KARİYERİNDE YENİ BİR ZİRVE
Anthony Hopkins’in “Oynamak kolaydı çünkü ben de o yaştayım artık” dediğine bakıp da basit bir rol olduğunu sanmayın; “The Father”daki ileri derecede bunama belirtileri gösteren yaşlı adamı hakkıyla canlandırmak ancak Hopkins gibi üst düzey bir ustaya mahsustur. Açıkçası Hopkins’in senaryoyu okuduğu anda “Evet” demesi (kendisi söylemiş bunu bir söyleşisinde ve eklemiş: “Hemen menajerimi aradım ve filmi yapmak istediğimi söyledim”) çok anlaşılır bir şey, zira bu kadar iyi yazılmış bir rolü geri çevirdiği anda muhtemelen De Niro ya da Hoffman gibi bir başka usta isim balıklama atlardı. Aslına bakarsanız kariyerinin sonlarına yaklaşan Hopkins için bulunmaz bir fırsat olmuş bu rol zira yıllarca onu Picasso, Nixon, Hitchcock gibi unutulmaz karakterleri canlandırırken izlemiş olsak da geç bir yaşta ilk kez gerçekten parlayıp üne kavuştuğu “Kuzuların Sessizliği” ile hemen arkasından gelen “Howard’s End” ve tabii ki “The Remains of the Day” filmlerinde gerçekten birinci sınıf performanslar sergilediği 90’lı yıllardan bu yana ona yakışacak bir filmde izlememiştik, değil mi?

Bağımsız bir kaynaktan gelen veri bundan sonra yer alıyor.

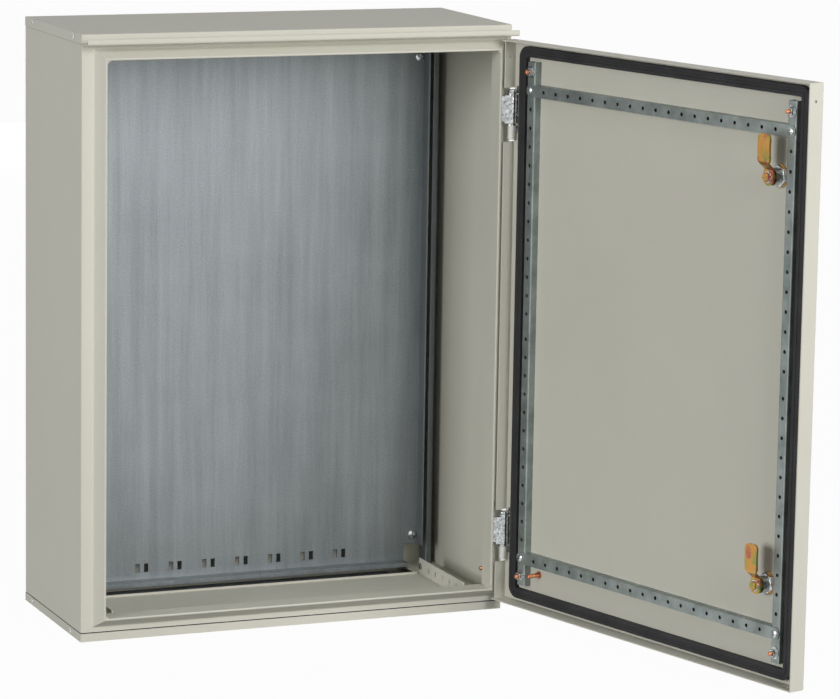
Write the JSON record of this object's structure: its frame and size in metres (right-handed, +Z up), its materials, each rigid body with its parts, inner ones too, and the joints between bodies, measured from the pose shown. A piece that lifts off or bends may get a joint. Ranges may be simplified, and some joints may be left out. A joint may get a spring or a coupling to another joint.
{
  "type": "wall enclosure",
  "caption": "Shallow upright sheet-steel wall cabinet with a rain hood, an inner mounting plate and one hinged door with seal, perforated rails and quarter-turn locks, standing open",
  "frame": {"origin": "centre of the base pan's flat underside, under the middle of the cabinet's width and depth", "axes": "+X to the hinge side, +Y towards the wall behind, +Z up; the door swings about an upright axis at the front right and stands open towards -Y"},
  "size_m": [0.7613, 0.8421, 0.8],
  "materials": {
    "painted_sheet": "light warm grey textured powder coat",
    "galvanised_sheet": "hot-dip galvanised sheet with faint upright streaks",
    "zinc_rail": "dull blue-grey zinc",
    "zinc_plated": "bright zinc plate",
    "copper_plated": "copper-plated steel",
    "yellow_chromate": "yellow iridescent chromate over zinc",
    "seal": "matt black foamed seal",
    "nylon": "natural white nylon"
  },
  "bodies": {
    "cabinet": {"body_wrap": "painted_sheet", "front_header": "painted_sheet", "front_sill": "painted_sheet", "roof": "painted_sheet", "base_pan": "painted_sheet", "base_seal": "seal", "body_floor": "painted_sheet", "floor_rail_left": "painted_sheet", "floor_rail_right": "painted_sheet", "floor_rail_screws": "zinc_plated", "gland_plate": "galvanised_sheet", "gland_gasket": "seal", "gland_screws": "zinc_plated", "support_rail_left": "galvanised_sheet", "support_rail_right": "galvanised_sheet", "mounting_plate": "galvanised_sheet", "plate_screws": "zinc_plated", "plate_standoffs": "zinc_plated", "body_earth_stud": "copper_plated", "roof_rivets": "painted_sheet", "base_rivets": "painted_sheet", "hinge_leaf_upper": "zinc_plated", "hinge_leaf_lower": "zinc_plated", "hinge_pin_upper": "zinc_plated", "hinge_pin_lower": "zinc_plated", "hinge_sleeve_upper": "nylon", "hinge_sleeve_lower": "nylon"},
    "door": {"door_panel": "painted_sheet", "door_gasket": "seal", "door_rail_hinge_side": "zinc_rail", "door_rail_lock_side": "zinc_rail", "door_rail_top": "zinc_rail", "door_rail_bottom": "zinc_rail", "rail_studs": "copper_plated", "rail_washers": "zinc_plated", "rail_nuts": "zinc_plated", "rail_screws": "zinc_plated", "door_earth_bolt": "copper_plated", "hinge_bracket_upper": "zinc_plated", "hinge_bracket_lower": "zinc_plated", "lock_housing_upper": "zinc_plated", "lock_housing_lower": "zinc_plated", "lock_nut_upper": "zinc_plated", "lock_nut_lower": "zinc_plated"},
    "upper_lock": {"lock_insert_upper": "zinc_plated", "lock_cam_upper": "yellow_chromate", "cam_washer_upper": "zinc_plated", "cam_bolt_upper": "yellow_chromate"},
    "lower_lock": {"lock_insert_lower": "zinc_plated", "lock_cam_lower": "yellow_chromate", "cam_washer_lower": "zinc_plated", "cam_bolt_lower": "yellow_chromate"}
  },
  "joints": [
    {"name": "door_hinge", "type": "hinge", "parent": "cabinet", "child": "door", "pos_m": [0.2945, -0.142, 0], "axis": [0, 0, 1], "range_deg": [-105.5, 12]},
    {"name": "upper_lock_turn", "type": "hinge", "parent": "door", "child": "upper_lock", "pos_m": [0.434, -0.64502, 0.659], "axis": [0.9636, 0.2672, 0], "range_deg": [0, 90]},
    {"name": "lower_lock_turn", "type": "hinge", "parent": "door", "child": "lower_lock", "pos_m": [0.434, -0.64502, 0.142], "axis": [0.9636, 0.2672, 0], "range_deg": [0, 90]}
  ]
}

Evet, “The Two Popes” filminde çok iyiydi (ama o filmde asıl parsayı Jonathan Pryce toplamıştı), evet Kral Lear rolünde tabii ki müthişti (ama bu sefer de film zayıf kalmıştı açıkçası) ve evet “Amistad” belki çok hakkı yenmiş bir filmdi ve daha şöhretin tadını almadığı yıllarda oynadığı “Elephant Man” (David Lynch) gibi çok önemli bir filmde rol almıştı ama onun tüm virtüözitesini sergileyebileceği bir film olan “The Father” gibi bir yapım çıkmamıştı ortaya. Hem o hem biz şanslıyız bu anlamda.

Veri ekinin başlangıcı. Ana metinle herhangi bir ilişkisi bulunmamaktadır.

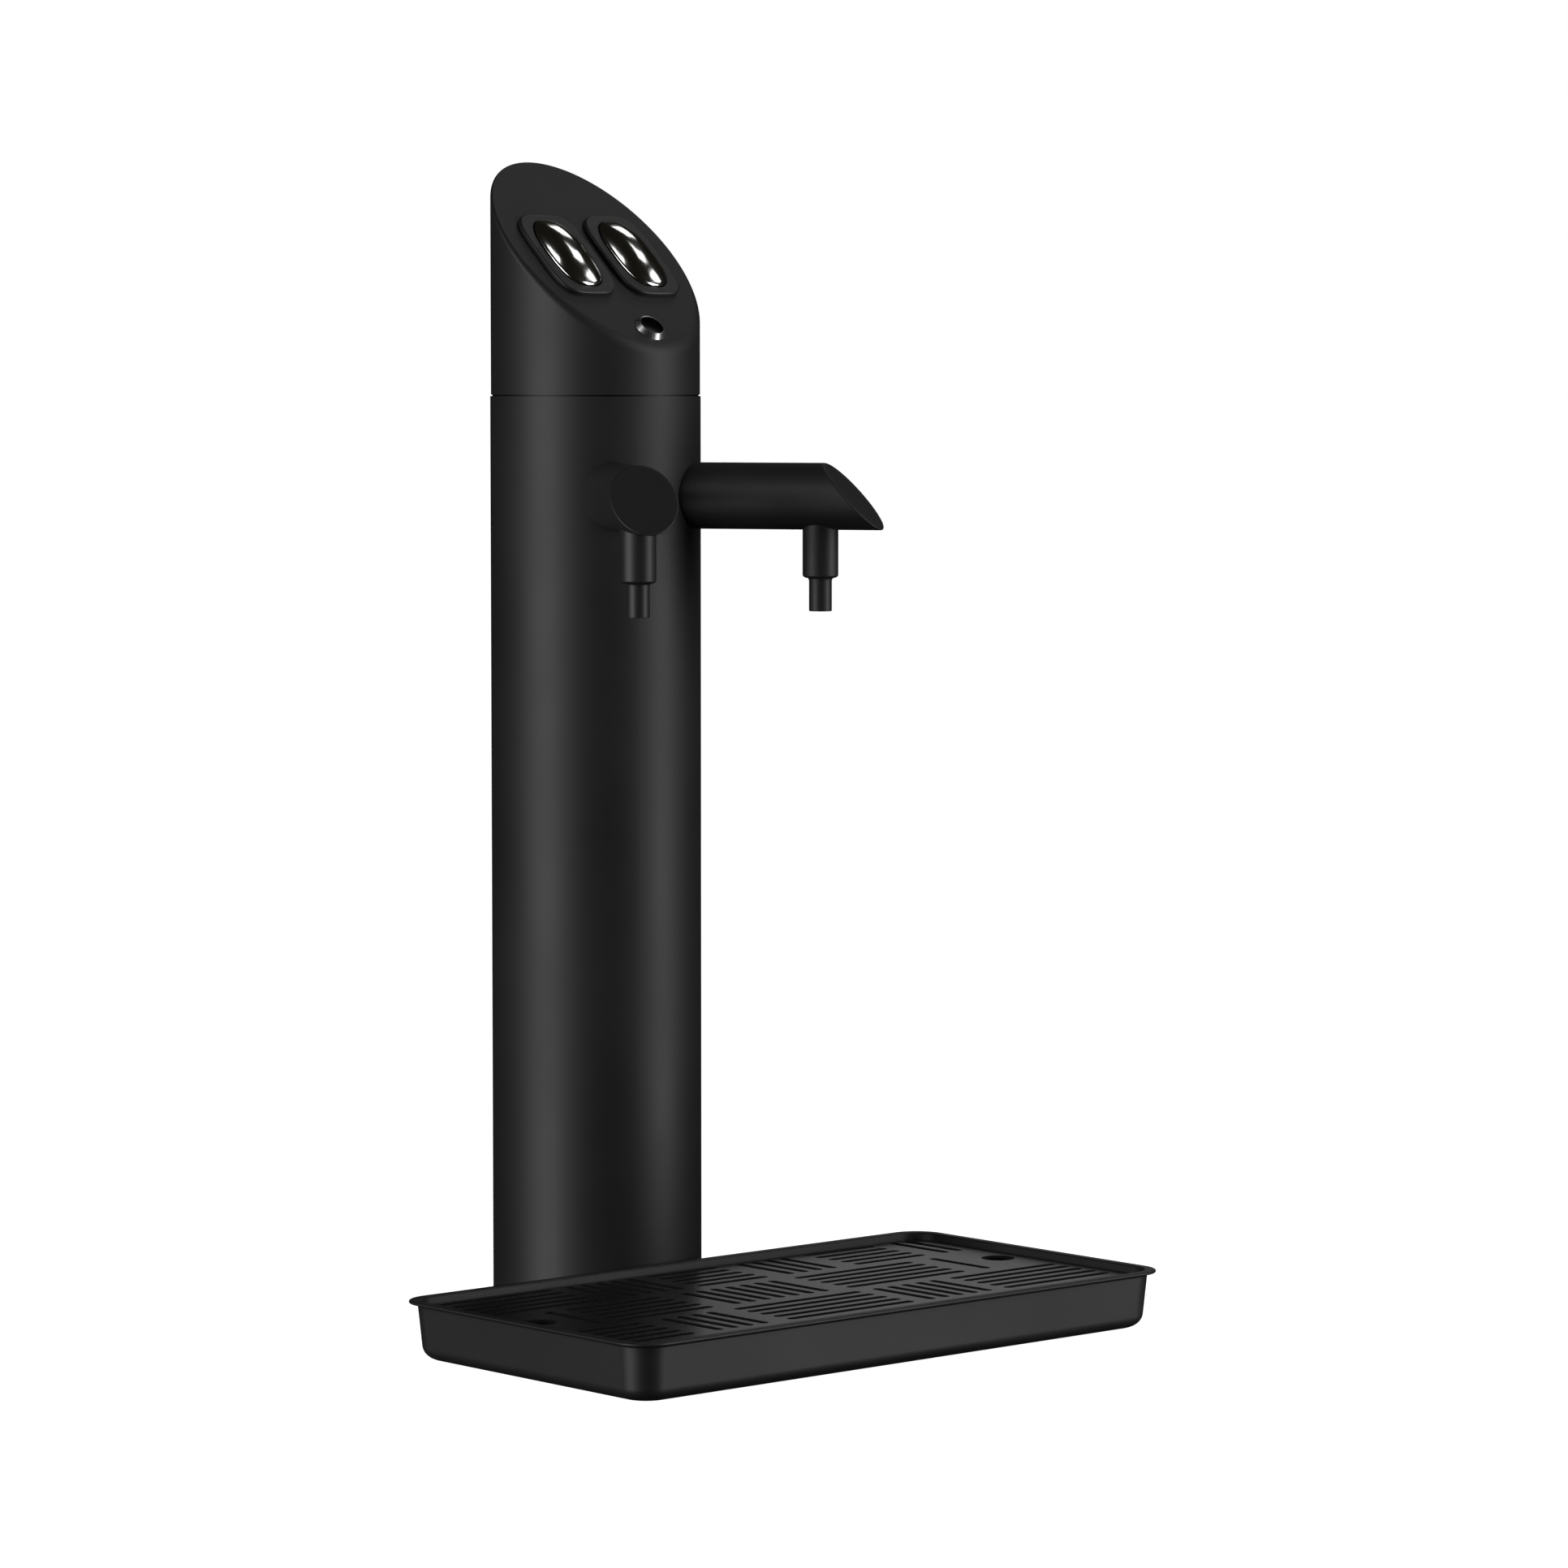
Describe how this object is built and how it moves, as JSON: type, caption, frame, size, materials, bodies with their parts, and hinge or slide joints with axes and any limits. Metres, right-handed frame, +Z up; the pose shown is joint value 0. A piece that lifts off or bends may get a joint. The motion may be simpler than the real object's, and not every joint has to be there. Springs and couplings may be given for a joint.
{
  "type": "countertop water dispenser",
  "caption": "Slim column water dispenser with a slanted control head, two chrome push-buttons, two fixed spouts in a V and a loose drip tray with a slotted grille.",
  "frame": {"origin": "centre of the base bolt circle, on the column's axis at the worktop", "axes": "+Z up along the column, -Y to the front where the spouts and the tray are, +X to the viewer's right"},
  "size_m": [0.29, 0.2442, 0.4898],
  "materials": {
    "painted_black": "matte powder coat",
    "satin_black": "satin powder coat",
    "grille_black": "satin powder coat",
    "outlet_black": "satin",
    "pad_black": "satin",
    "black_plastic": "matte",
    "chrome_trim": "polished",
    "dark_lens": "gloss",
    "clear_plastic": "clear",
    "steel": "machined",
    "black_anodised": "black anodised",
    "brass": "plain",
    "rubber": "matte",
    "white_plastic": "matte",
    "board_green": "solder mask"
  },
  "bodies": {
    "tower": {"base_seal": "rubber", "base_flange": "black_anodised", "base_set_screws": "steel", "column_tube": "painted_black", "joining_collar": "black_anodised", "head_cap": "painted_black", "head_screws": "black_anodised", "button_surround_left": "pad_black", "button_surround_right": "pad_black", "button_housing_left": "black_plastic", "button_housing_right": "black_plastic", "housing_screws": "steel", "button_spring_left": "steel", "button_spring_right": "steel", "switch_left": "black_plastic", "switch_right": "black_plastic", "control_board": "board_green", "board_screws": "steel", "indicator_bezel": "chrome_trim", "indicator_lens": "dark_lens", "light_pipe": "clear_plastic", "indicator_led": "clear_plastic", "board_connector": "white_plastic", "control_cable": "rubber", "cable_gland": "black_plastic", "inlet_fitting_left": "black_plastic", "inlet_fitting_right": "black_plastic", "water_hose_left": "white_plastic", "water_hose_right": "white_plastic", "spout_arm_left": "satin_black", "spout_arm_right": "satin_black", "spout_washer_left": "rubber", "spout_washer_right": "rubber", "spout_nut_left": "brass", "spout_nut_right": "brass", "spout_elbow_left": "white_plastic", "spout_elbow_right": "white_plastic", "nozzle_body_left": "outlet_black", "nozzle_body_right": "outlet_black", "nozzle_seal_left": "rubber", "nozzle_seal_right": "rubber", "nozzle_tip_left": "outlet_black", "nozzle_tip_right": "outlet_black"},
    "button_left": {"button_cap_left": "chrome_trim"},
    "button_right": {"button_cap_right": "chrome_trim"},
    "drip_tray": {"drip_tray_pan": "painted_black", "tray_feet": "rubber"},
    "grille": {"grille_plate": "grille_black", "grille_legs": "grille_black"}
  },
  "joints": [
    {"name": "button_left_press", "type": "slide", "parent": "tower", "child": "button_left", "axis": [0, 0.6691, -0.7431], "range_m": [0, 0.0025], "stiffness_N_per_m": 400, "springref_m": -0.002, "deforming": ["button_spring_left"]},
    {"name": "button_right_press", "type": "slide", "parent": "tower", "child": "button_right", "axis": [0, 0.6691, -0.7431], "range_m": [0, 0.0025], "stiffness_N_per_m": 400, "springref_m": -0.002, "deforming": ["button_spring_right"]},
    {"name": "tray_pull", "type": "slide", "parent": "tower", "child": "drip_tray", "axis": [0, -1, 0], "range_m": [0, 0.16]},
    {"name": "grille_lift", "type": "slide", "parent": "drip_tray", "child": "grille", "axis": [0, 0, 1], "range_m": [0, 0.06]}
  ]
}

Hopkins filmin tek hakimi değil bu arada. Olivia Williams, Imogen Poots, Mark Gatiss, Rufus Sewell gibi güçlü isimlerin oluşturduğu kadroda Oscar ödüllü oyuncu Olivia Colman muhteşem bir oyunculuk sergiliyor, onun da hakkını verelim. her seferinde başka bir ruh haliyle uyanan babasına hem büyük bir şefkat hem de inanılmaz bir sabırla bakan Anne rolünde öyle küçük anları unutulmaz kılıyor ki, pes doğrusu. Yardımcı Rolde En İyi Kadın Oyuncu Oscar’ına aday gösterilen oyuncunun ilkinden hemen iki yıl sonra ikinci heykelciğini kapması işten bile değilmiş aslında, ama “Minari”deki Güney Koreli oyuncu Yuh-Jung Youn’un ağır basması da anlaşılır bir durum elbette.
Sinemadaki ilk yönetmenlik denemesinden alnın akıyla sıyrılan Florian Zeller şu sıralar üçlemesinin ikinci ayağı olan “The Son”ı beyazperdeye uyarlamakla meşgul. Hugh Jackman, Vanessa Kirby ve Laura Dern gibi isimlerle çalışan Zeller’in nasıl bir filmle çıkageleceği merak konusu elbette. Ama Anthony Hopkins’e müthiş bir armağan sunduğu “The Father”ın akibetine bakınca beklentiler boşa çıkmazmış gibi geliyor.